## WHAT THE TASK REQUIRES
Every line of the material that follows must be printed again exactly.

## DATA BLOCK

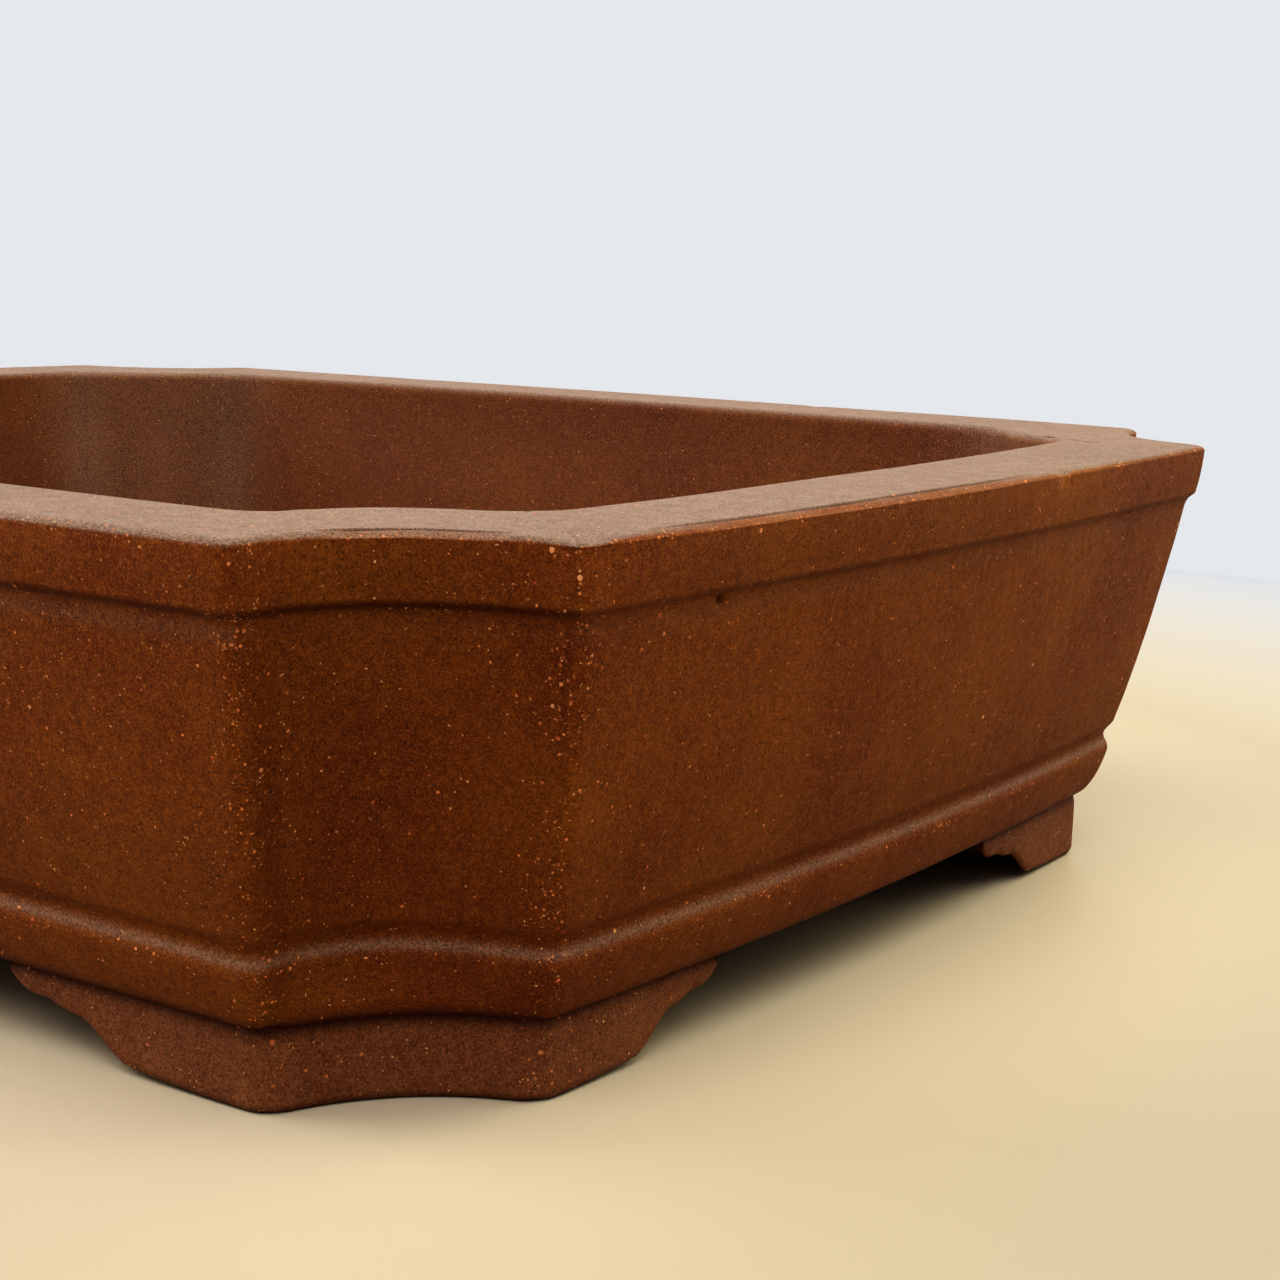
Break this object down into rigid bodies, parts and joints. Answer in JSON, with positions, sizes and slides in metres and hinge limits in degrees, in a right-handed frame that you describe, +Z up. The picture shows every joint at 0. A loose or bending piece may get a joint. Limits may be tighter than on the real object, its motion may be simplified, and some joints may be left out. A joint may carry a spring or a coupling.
{
  "type": "bonsai pot",
  "caption": "Rectangular unglazed stoneware bonsai pot with hollowed cut corners, rim lip, belt moulding, bracket feet and screened drain holes.",
  "frame": {"origin": "centre of the pot's footprint, on the surface the feet stand on", "axes": "+Z up, +X along the pot's length, -Y towards the front long side"},
  "size_m": [0.3064, 0.2414, 0.075],
  "materials": {
    "clay": "unglazed, satin fired body with fine grog",
    "foot_clay": "unglazed, greyer and more matt than the walls",
    "screen": "moulded plastic net",
    "wire": "soft drawn wire"
  },
  "bodies": {
    "root": {"floor": "clay", "wall_front": "clay", "wall_right": "clay", "wall_back": "clay", "wall_left": "clay", "corner_front_right": "clay", "corner_back_right": "clay", "corner_back_left": "clay", "corner_front_left": "clay", "rim_front": "clay", "rim_right": "clay", "rim_back": "clay", "rim_left": "clay", "rim_front_right": "clay", "rim_back_right": "clay", "rim_back_left": "clay", "rim_front_left": "clay", "belt_front": "clay", "belt_right": "clay", "belt_back": "clay", "belt_left": "clay", "belt_front_right": "clay", "belt_back_right": "clay", "belt_back_left": "clay", "belt_front_left": "clay", "foot_front_right": "foot_clay", "foot_back_right": "foot_clay", "foot_back_left": "foot_clay", "foot_front_left": "foot_clay", "screen_right": "screen", "screen_left": "screen", "clip_right": "wire", "clip_left": "wire"}
  },
  "joints": []
}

## CORRECT OUTPUT
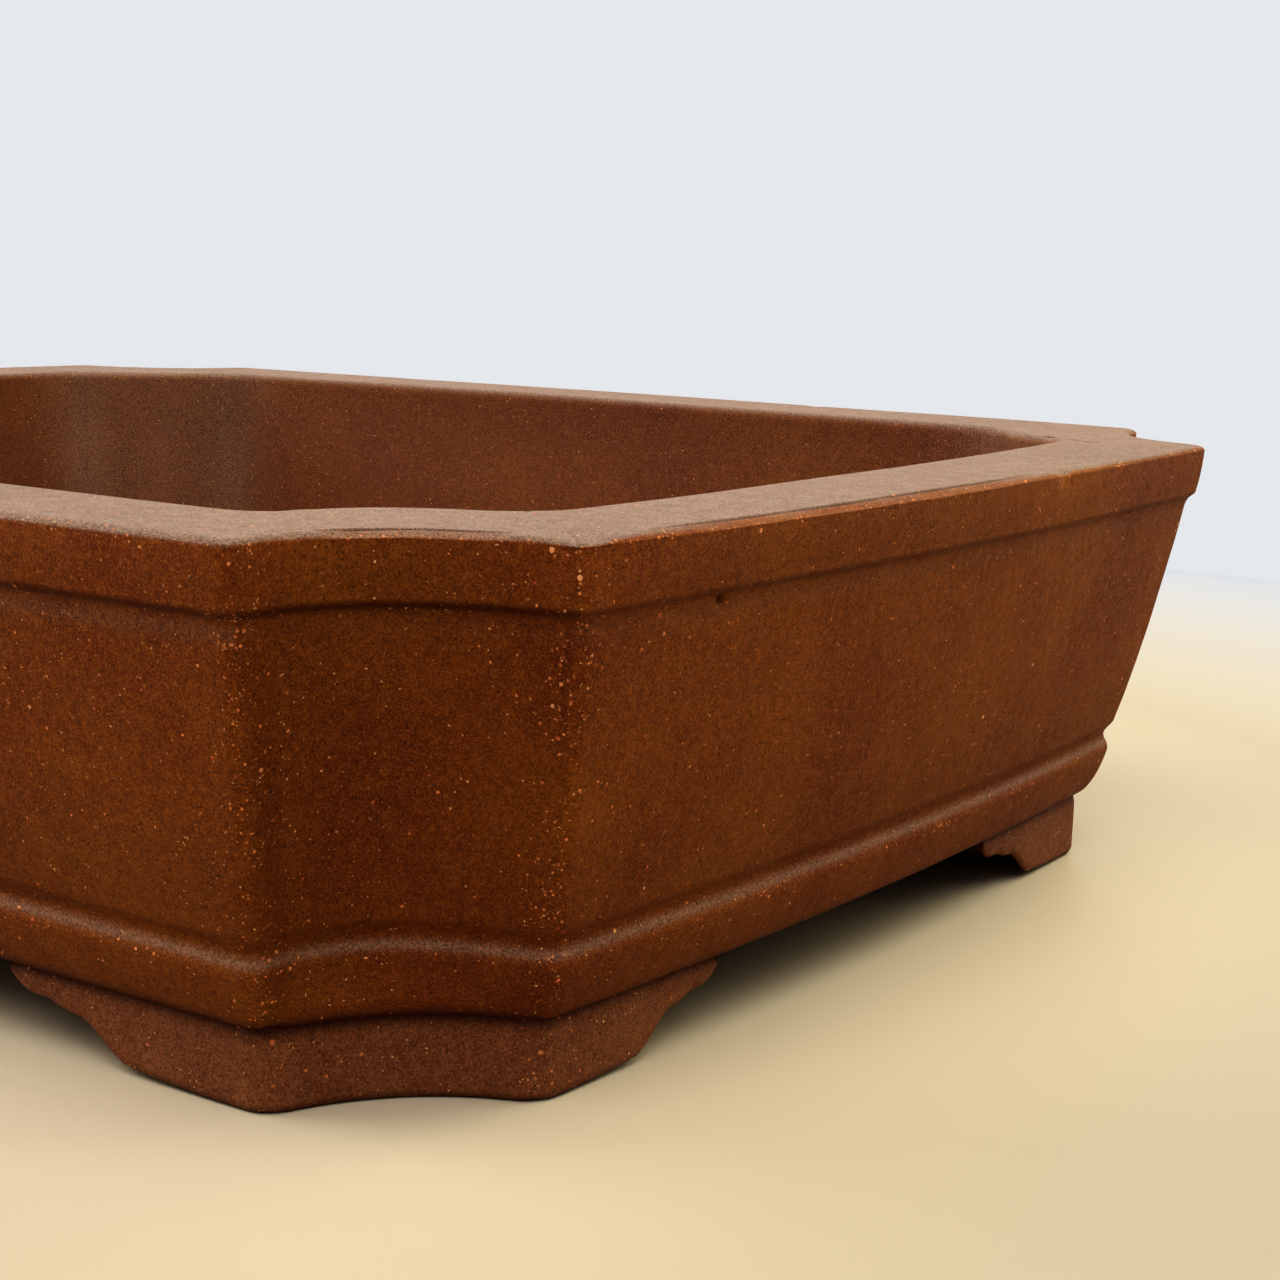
Break this object down into rigid bodies, parts and joints. Answer in JSON, with positions, sizes and slides in metres and hinge limits in degrees, in a right-handed frame that you describe, +Z up. The picture shows every joint at 0. A loose or bending piece may get a joint. Limits may be tighter than on the real object, its motion may be simplified, and some joints may be left out. A joint may carry a spring or a coupling.
{
  "type": "bonsai pot",
  "caption": "Rectangular unglazed stoneware bonsai pot with hollowed cut corners, rim lip, belt moulding, bracket feet and screened drain holes.",
  "frame": {"origin": "centre of the pot's footprint, on the surface the feet stand on", "axes": "+Z up, +X along the pot's length, -Y towards the front long side"},
  "size_m": [0.3064, 0.2414, 0.075],
  "materials": {
    "clay": "unglazed, satin fired body with fine grog",
    "foot_clay": "unglazed, greyer and more matt than the walls",
    "screen": "moulded plastic net",
    "wire": "soft drawn wire"
  },
  "bodies": {
    "root": {"floor": "clay", "wall_front": "clay", "wall_right": "clay", "wall_back": "clay", "wall_left": "clay", "corner_front_right": "clay", "corner_back_right": "clay", "corner_back_left": "clay", "corner_front_left": "clay", "rim_front": "clay", "rim_right": "clay", "rim_back": "clay", "rim_left": "clay", "rim_front_right": "clay", "rim_back_right": "clay", "rim_back_left": "clay", "rim_front_left": "clay", "belt_front": "clay", "belt_right": "clay", "belt_back": "clay", "belt_left": "clay", "belt_front_right": "clay", "belt_back_right": "clay", "belt_back_left": "clay", "belt_front_left": "clay", "foot_front_right": "foot_clay", "foot_back_right": "foot_clay", "foot_back_left": "foot_clay", "foot_front_left": "foot_clay", "screen_right": "screen", "screen_left": "screen", "clip_right": "wire", "clip_left": "wire"}
  },
  "joints": []
}